Goal of the exercise: Write the data out again, exactly as given.

[Start Data provided]

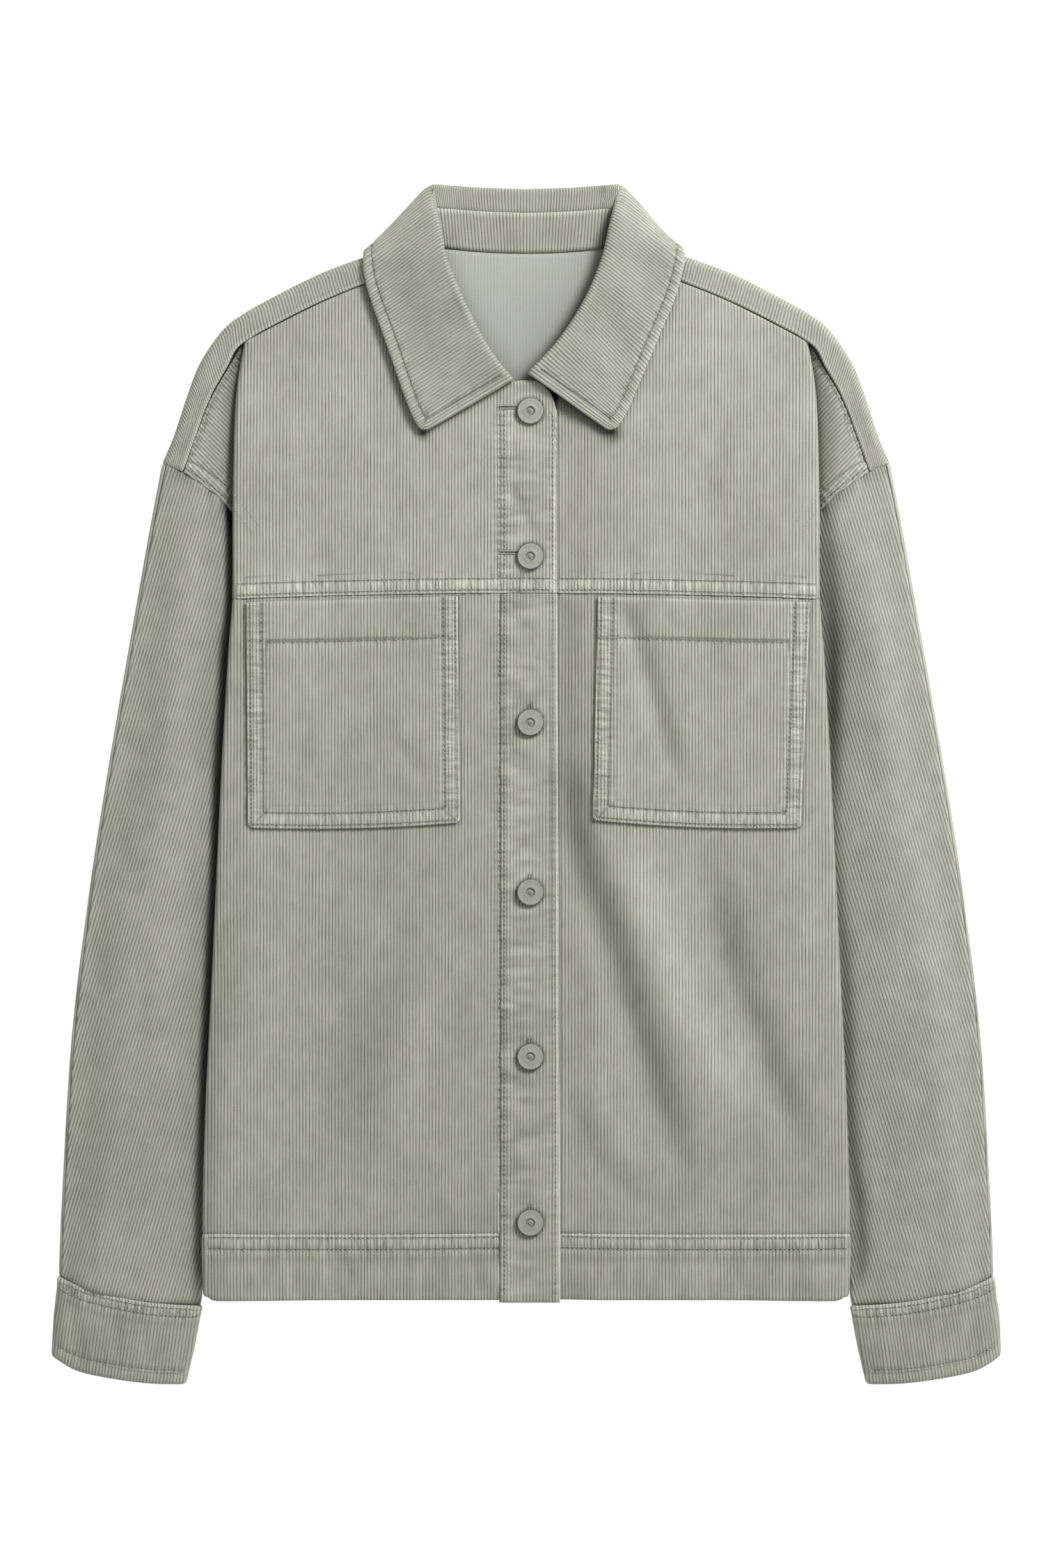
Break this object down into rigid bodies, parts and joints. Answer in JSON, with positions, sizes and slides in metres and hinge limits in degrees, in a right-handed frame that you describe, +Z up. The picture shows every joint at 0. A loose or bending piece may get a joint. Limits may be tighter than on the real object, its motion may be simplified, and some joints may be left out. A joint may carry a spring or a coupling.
{
  "type": "corduroy jacket",
  "caption": "Buttoned corduroy overshirt jacket laid flat on its back, with a shirt collar, drop shoulders, yokes, patch chest pockets, cuffs and a hem band",
  "frame": {"origin": "on the surface it lies on, under the middle of the garment", "axes": "+X to the viewer's right across the garment, +Y toward the collar, +Z up from the surface, out of the front"},
  "size_m": [0.6192, 0.781, 0.0165],
  "materials": {
    "corduroy": "sage grey fine-wale corduroy with a soft nap",
    "band": "doubled sage grey corduroy, a little darker",
    "button": "matt enamel, sage grey"
  },
  "bodies": {
    "root": {"back_panel": "corduroy", "front_yoke_left": "corduroy", "front_yoke_right": "corduroy", "lower_front_left": "corduroy", "lower_front_right": "corduroy", "hem_band_left": "band", "hem_band_right": "band", "hem_band_back": "band", "pocket_left": "corduroy", "pocket_right": "corduroy", "top_sleeve_left": "corduroy", "top_sleeve_right": "corduroy", "under_sleeve_left": "corduroy", "under_sleeve_right": "corduroy", "cuff_left": "band", "cuff_right": "band", "collar_stand": "corduroy", "collar_leaf": "corduroy", "button_1": "button", "button_2": "button", "button_3": "button", "button_4": "button", "button_5": "button", "button_6": "button"}
  },
  "joints": []
}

[End Data provided]

Task answer:
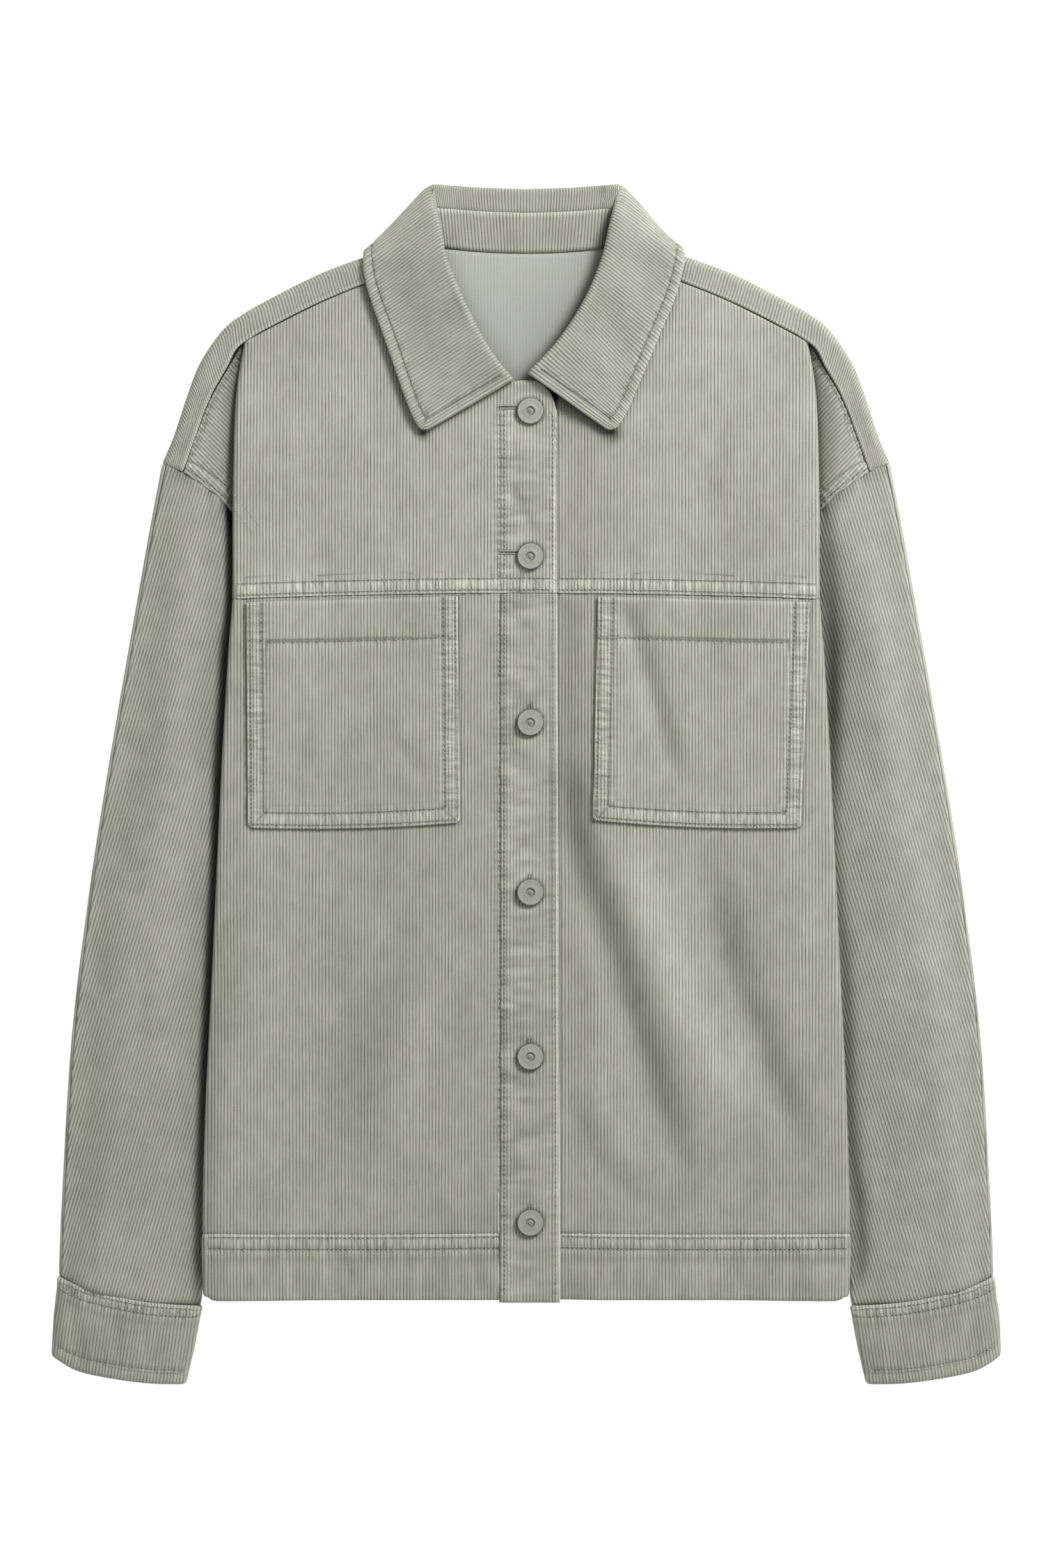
Break this object down into rigid bodies, parts and joints. Answer in JSON, with positions, sizes and slides in metres and hinge limits in degrees, in a right-handed frame that you describe, +Z up. The picture shows every joint at 0. A loose or bending piece may get a joint. Limits may be tighter than on the real object, its motion may be simplified, and some joints may be left out. A joint may carry a spring or a coupling.
{
  "type": "corduroy jacket",
  "caption": "Buttoned corduroy overshirt jacket laid flat on its back, with a shirt collar, drop shoulders, yokes, patch chest pockets, cuffs and a hem band",
  "frame": {"origin": "on the surface it lies on, under the middle of the garment", "axes": "+X to the viewer's right across the garment, +Y toward the collar, +Z up from the surface, out of the front"},
  "size_m": [0.6192, 0.781, 0.0165],
  "materials": {
    "corduroy": "sage grey fine-wale corduroy with a soft nap",
    "band": "doubled sage grey corduroy, a little darker",
    "button": "matt enamel, sage grey"
  },
  "bodies": {
    "root": {"back_panel": "corduroy", "front_yoke_left": "corduroy", "front_yoke_right": "corduroy", "lower_front_left": "corduroy", "lower_front_right": "corduroy", "hem_band_left": "band", "hem_band_right": "band", "hem_band_back": "band", "pocket_left": "corduroy", "pocket_right": "corduroy", "top_sleeve_left": "corduroy", "top_sleeve_right": "corduroy", "under_sleeve_left": "corduroy", "under_sleeve_right": "corduroy", "cuff_left": "band", "cuff_right": "band", "collar_stand": "corduroy", "collar_leaf": "corduroy", "button_1": "button", "button_2": "button", "button_3": "button", "button_4": "button", "button_5": "button", "button_6": "button"}
  },
  "joints": []
}